En fait, de nombreux migrants ont organisé eux-mêmes leur départ avant que l’expulsion ne soit exécutée. Au moment de l’arrivée des représentants de l’ordre, le 30 mars, il ne restait sur place plus qu’une trentaine de personnes, les plus vulnérables, c’est-à-dire les familles. Elles espèrent encore un ultime retournement de situation, comme il y en a déjà eu beaucoup par le passé – trois tentatives antérieures d’expulsion ont en effet échoué.

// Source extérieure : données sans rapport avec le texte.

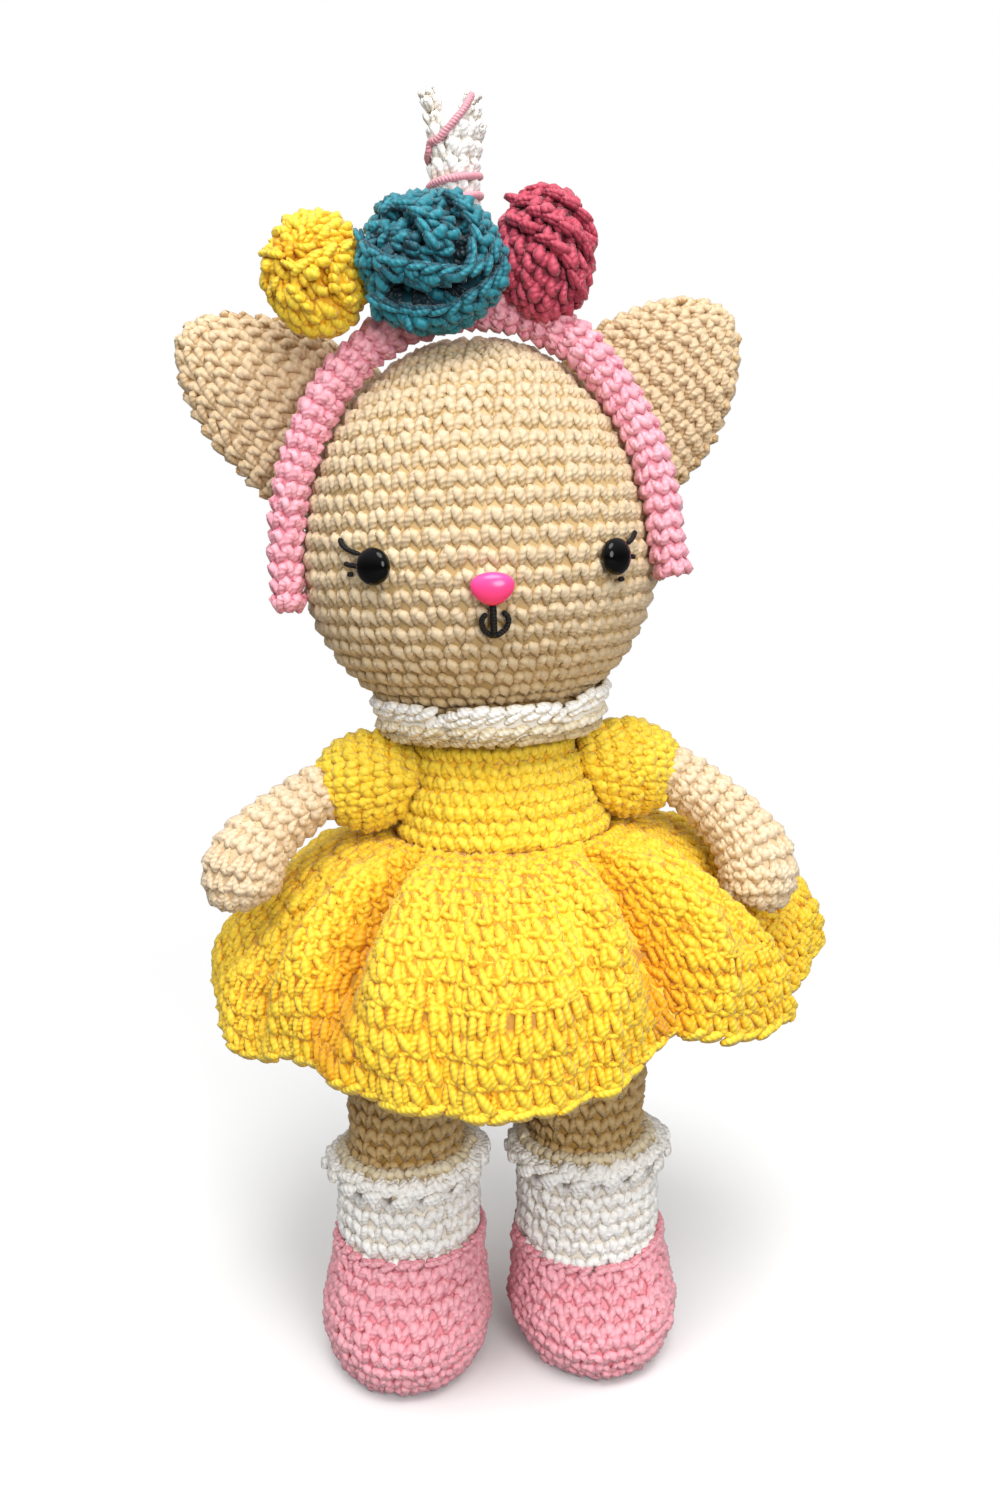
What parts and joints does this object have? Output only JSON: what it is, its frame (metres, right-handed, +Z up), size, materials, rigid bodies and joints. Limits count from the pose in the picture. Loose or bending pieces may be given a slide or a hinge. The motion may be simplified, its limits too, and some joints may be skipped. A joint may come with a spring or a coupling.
{
  "type": "crocheted cat doll",
  "caption": "Stuffed crocheted cat doll standing in a flared dress, with swinging arms, a turning head and a lift-off flowered headband.",
  "frame": {"origin": "middle of the doll's bounding box, on the floor under the shoe soles", "axes": "+Z up, the face looks along -Y, +X to the right as seen from the front"},
  "size_m": [0.1528, 0.1316, 0.2964],
  "materials": {
    "skin_yarn": "matte",
    "arm_yarn": "matte",
    "yellow_yarn": "satin",
    "pink_yarn": "satin",
    "shoe_yarn": "matte",
    "white_yarn": "matte",
    "teal_yarn": "satin",
    "raspberry_yarn": "satin",
    "black_thread": "matte",
    "pink_thread": "satin",
    "filling": "matte",
    "eye_plastic": "gloss",
    "nose_plastic": "gloss",
    "washer_plastic": "satin",
    "insole_board": "matte"
  },
  "bodies": {
    "torso": {"bodice": "yellow_yarn", "body_filling": "filling", "neck": "skin_yarn", "hips": "skin_yarn", "collar": "white_yarn", "skirt": "yellow_yarn", "left_leg": "skin_yarn", "right_leg": "skin_yarn", "left_sock": "white_yarn", "right_sock": "white_yarn", "left_sock_frill": "white_yarn", "right_sock_frill": "white_yarn", "left_shoe": "shoe_yarn", "right_shoe": "shoe_yarn", "left_insole": "insole_board", "right_insole": "insole_board"},
    "head": {"head_cover": "skin_yarn", "head_filling": "filling", "left_ear": "skin_yarn", "right_ear": "skin_yarn", "left_eye": "eye_plastic", "right_eye": "eye_plastic", "left_eye_washer": "washer_plastic", "right_eye_washer": "washer_plastic", "nose": "nose_plastic", "nose_washer": "washer_plastic", "left_lashes": "black_thread", "right_lashes": "black_thread", "mouth": "black_thread"},
    "flower_headband": {"headband": "pink_yarn", "teal_rose": "teal_yarn", "yellow_rose": "yellow_yarn", "raspberry_rose": "raspberry_yarn", "horn": "white_yarn", "horn_thread": "pink_thread"},
    "left_arm_body": {"left_sleeve": "yellow_yarn", "left_arm": "arm_yarn"},
    "right_arm_body": {"right_sleeve": "yellow_yarn", "right_arm": "arm_yarn"}
  },
  "joints": [
    {"name": "head_turn", "type": "hinge", "parent": "torso", "child": "head", "pos_m": [-0.00756, -0.00321, 0.161], "axis": [0, 0, 1], "range_deg": [-20, 20], "stiffness_Nm_per_rad": 0.02},
    {"name": "left_arm_swing", "type": "hinge", "parent": "torso", "child": "left_arm_body", "pos_m": [-0.0354, -0.00321, 0.1473], "axis": [-1, 0, 0], "range_deg": [0, 60]},
    {"name": "right_arm_swing", "type": "hinge", "parent": "torso", "child": "right_arm_body", "pos_m": [0.0254, -0.00321, 0.1473], "axis": [-1, 0, 0], "range_deg": [0, 60]},
    {"name": "headband_lift", "type": "slide", "parent": "head", "child": "flower_headband", "axis": [0, 0, 1], "range_m": [0, 0.07]}
  ]
}
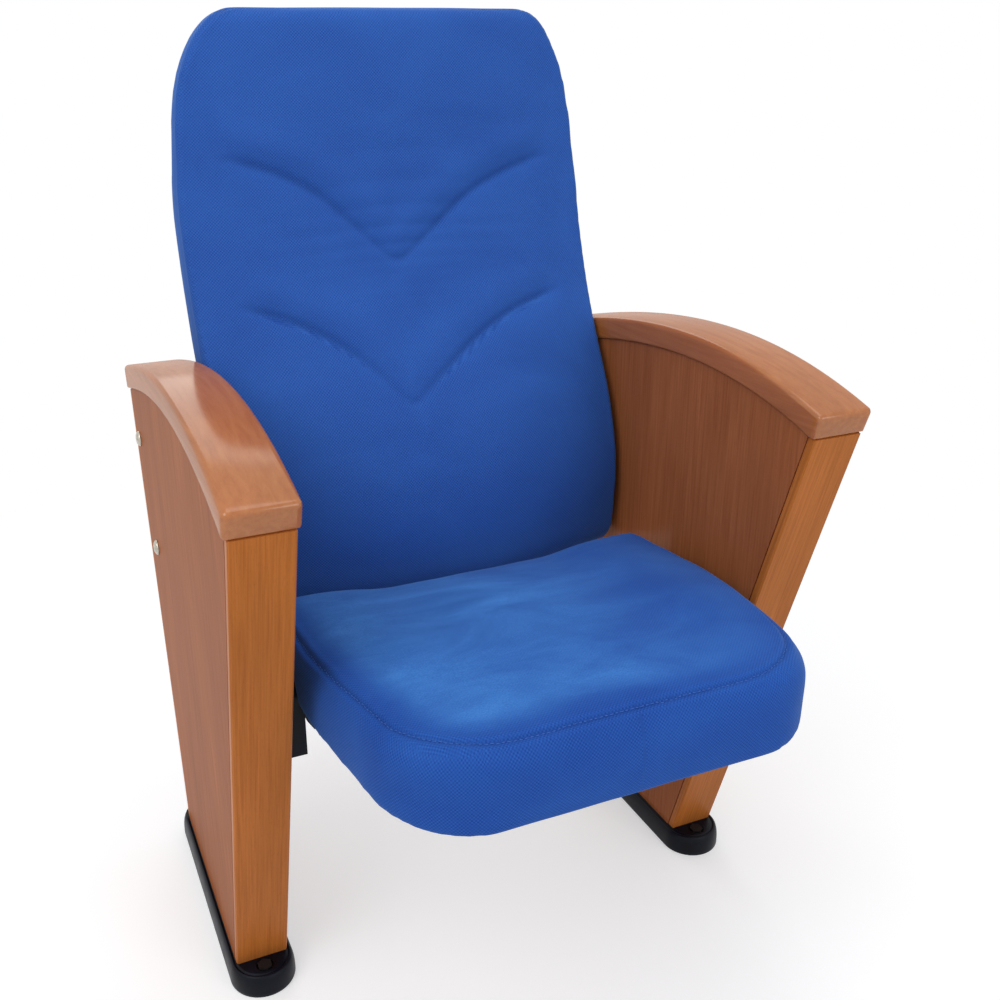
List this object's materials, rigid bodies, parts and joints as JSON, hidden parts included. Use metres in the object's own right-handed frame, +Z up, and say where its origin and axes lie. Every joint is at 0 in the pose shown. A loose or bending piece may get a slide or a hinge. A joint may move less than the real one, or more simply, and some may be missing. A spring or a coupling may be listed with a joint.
{
  "type": "tip up auditorium seat",
  "caption": "Auditorium seat with a tall padded back, a padded seat that tips up on side pivots, wedge-shaped wooden side panels, arched armrests and plastic shoes.",
  "frame": {"origin": "on the floor under the middle of the seat's bounding box", "axes": "+Z up, the sitter faces -Y, +X to the sitter's left"},
  "size_m": [0.643, 0.668, 1.014],
  "materials": {
    "fabric": "blue woven upholstery fabric, matt",
    "veneered_wood": "red-brown veneer, satin lacquer",
    "lacquered_wood": "solid beech stained red-brown, glossy lacquer",
    "plywood": "moulded beech plywood, satin",
    "black_plastic": "moulded plastic, near-black blue, semi-gloss",
    "black_steel": "black powder-coated steel",
    "bright_steel": "zinc-plated steel",
    "rubber": "black rubber"
  },
  "bodies": {
    "frame": {"back_cushion": "fabric", "inner_panel_left": "veneered_wood", "inner_panel_right": "veneered_wood", "outer_panel_left": "veneered_wood", "outer_panel_right": "veneered_wood", "front_strip_left": "veneered_wood", "front_strip_right": "veneered_wood", "rear_strip_left": "veneered_wood", "rear_strip_right": "veneered_wood", "armrest_left": "lacquered_wood", "armrest_right": "lacquered_wood", "back_shell": "plywood", "shoe_left": "black_plastic", "shoe_right": "black_plastic", "hinge_housing_left": "black_plastic", "hinge_housing_right": "black_plastic", "leg_left": "black_steel", "leg_right": "black_steel", "floor_bolt_front_left": "black_steel", "floor_bolt_front_right": "black_steel", "floor_bolt_rear_left": "black_steel", "floor_bolt_rear_right": "black_steel", "back_bracket_left": "black_steel", "back_bracket_right": "black_steel", "shell_screw_upper_left": "black_steel", "shell_screw_upper_right": "black_steel", "shell_screw_lower_left": "black_steel", "shell_screw_lower_right": "black_steel", "hinge_bolt_upper_left": "black_steel", "hinge_bolt_upper_right": "black_steel", "hinge_bolt_lower_left": "black_steel", "hinge_bolt_lower_right": "black_steel", "hinge_plate_left": "black_steel", "hinge_plate_right": "black_steel", "bracket_bolt_upper_left": "bright_steel", "bracket_bolt_upper_right": "bright_steel", "bracket_bolt_lower_left": "bright_steel", "bracket_bolt_lower_right": "bright_steel", "pivot_pin_left": "bright_steel", "pivot_pin_right": "bright_steel", "return_spring_left": "bright_steel", "return_spring_right": "bright_steel", "down_stop_left": "rubber", "down_stop_right": "rubber", "up_stop_left": "rubber", "up_stop_right": "rubber"},
    "seat": {"seat_cushion": "fabric", "seat_board": "plywood", "seat_rail_front": "black_steel", "seat_rail_rear": "black_steel", "board_screw_front_left": "black_steel", "board_screw_front_right": "black_steel", "board_screw_rear_left": "black_steel", "board_screw_rear_right": "black_steel", "seat_arm_left": "black_steel", "seat_arm_right": "black_steel", "pivot_bush_left": "black_plastic", "pivot_bush_right": "black_plastic"}
  },
  "joints": [
    {"name": "seat_tip", "type": "hinge", "parent": "frame", "child": "seat", "pos_m": [0, -0.035, 0.366], "axis": [-1, 0, 0], "range_deg": [0, 75]}
  ]
}
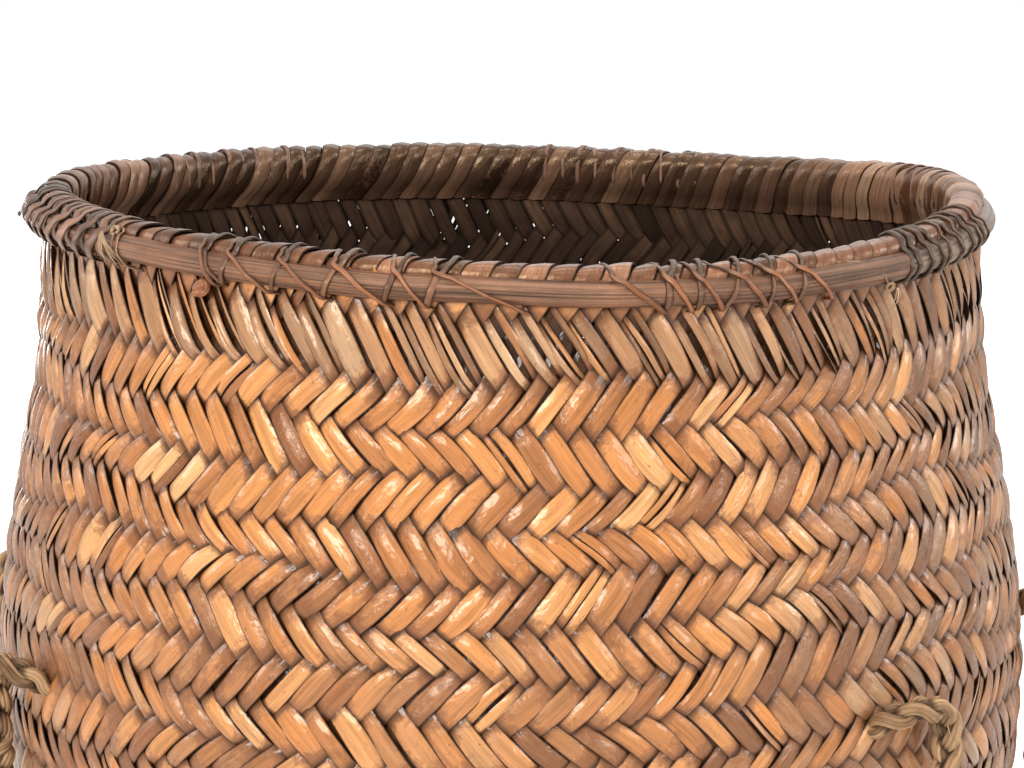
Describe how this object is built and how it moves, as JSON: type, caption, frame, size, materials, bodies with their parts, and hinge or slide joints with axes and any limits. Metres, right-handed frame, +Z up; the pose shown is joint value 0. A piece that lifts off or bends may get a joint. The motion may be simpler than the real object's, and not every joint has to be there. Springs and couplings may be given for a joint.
{
  "type": "carrying basket",
  "caption": "Open round basket plaited on the bias over a square base, with a bound double-hoop rim and hanging rope loops that swing up as handles.",
  "frame": {"origin": "middle of the flat base, on the floor", "axes": "+Z up out of the mouth, -Y towards the front that the picture shows, +X to its right"},
  "size_m": [0.4532, 0.4194, 0.3902],
  "materials": {
    "plaited_strip": "satin plaited cane strips, orange tan with brown and purple patches",
    "split_cane": "dry split cane with a fine lengthwise grain",
    "pale_cane": "pale split cane",
    "vine_lashing": "dark split vine",
    "straw": "dry straw",
    "straw_rope": "braided straw rope"
  },
  "bodies": {
    "basket": {"woven_body": "plaited_strip", "outer_hoop_front": "split_cane", "outer_hoop_rear": "split_cane", "inner_hoop": "pale_cane", "front_left_lashing": "vine_lashing", "front_right_lashing": "vine_lashing", "right_end_lashing": "vine_lashing", "right_splice_lashing": "vine_lashing", "rear_right_lashing": "vine_lashing", "rear_lashing": "vine_lashing", "rear_left_lashing": "vine_lashing", "left_splice_wrap": "vine_lashing", "vine_knob": "vine_lashing", "left_straw_tie": "straw", "right_straw_tie": "straw", "right_front_rope_end": "straw_rope", "right_rear_rope_end": "straw_rope", "left_front_rope_end": "straw_rope", "left_rear_rope_end": "straw_rope"},
    "right_handle": {"right_rope_handle": "straw_rope"},
    "left_handle": {"left_rope_handle": "straw_rope"}
  },
  "joints": [
    {"name": "right_handle_swing", "type": "hinge", "parent": "basket", "child": "right_handle", "pos_m": [0.18744, -0.09345, 0.21], "axis": [-0.4462, -0.8949, 0], "range_deg": [0, 165]},
    {"name": "left_handle_swing", "type": "hinge", "parent": "basket", "child": "left_handle", "pos_m": [-0.20714, -0.03096, 0.21], "axis": [-0.1478, 0.989, 0], "range_deg": [0, 165]}
  ]
}
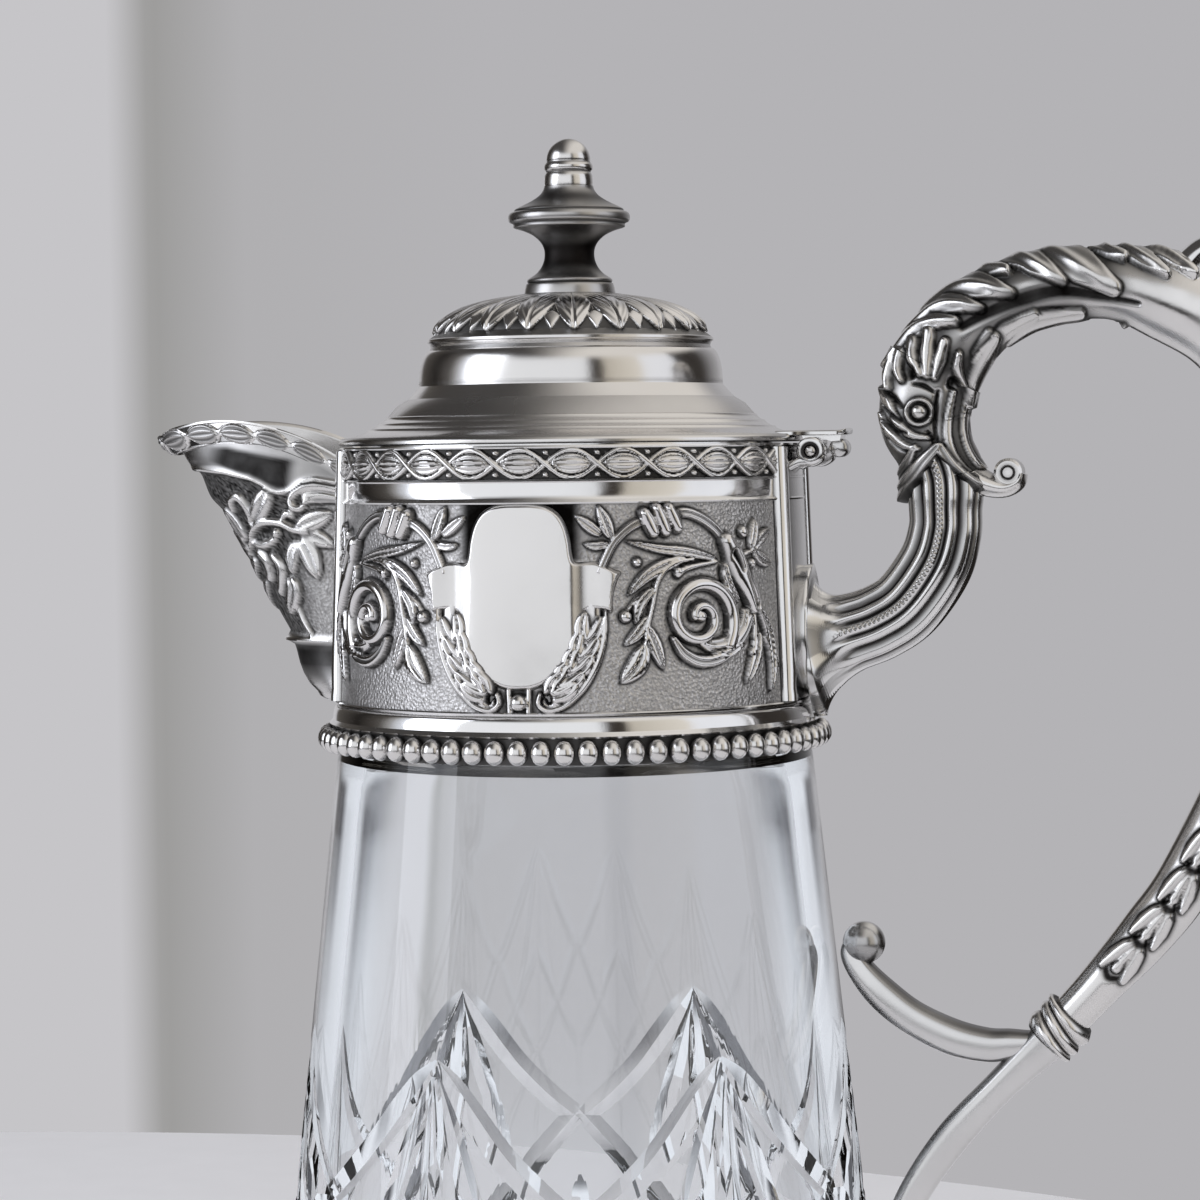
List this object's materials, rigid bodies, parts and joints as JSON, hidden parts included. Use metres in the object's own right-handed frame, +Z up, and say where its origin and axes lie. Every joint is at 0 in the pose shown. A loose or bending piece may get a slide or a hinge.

D’ailleurs, au dernier moment, les migrants se ruent avec toutes leurs affaires dans une serre – ayant abrité autrefois des cochons – située juste en dehors de la parcelle et sur laquelle ils s’étaient discrètement renseignés. Il faudra une cinquième et ultime opération d’évacuation pour vider les lieux de ses habitants. A l’heure actuelle, ce dernier refuge ainsi que tous les cabanons des jardins des Prés-de-Vidy ont été détruits. Et les squatters ont fui vers d’autres cieux.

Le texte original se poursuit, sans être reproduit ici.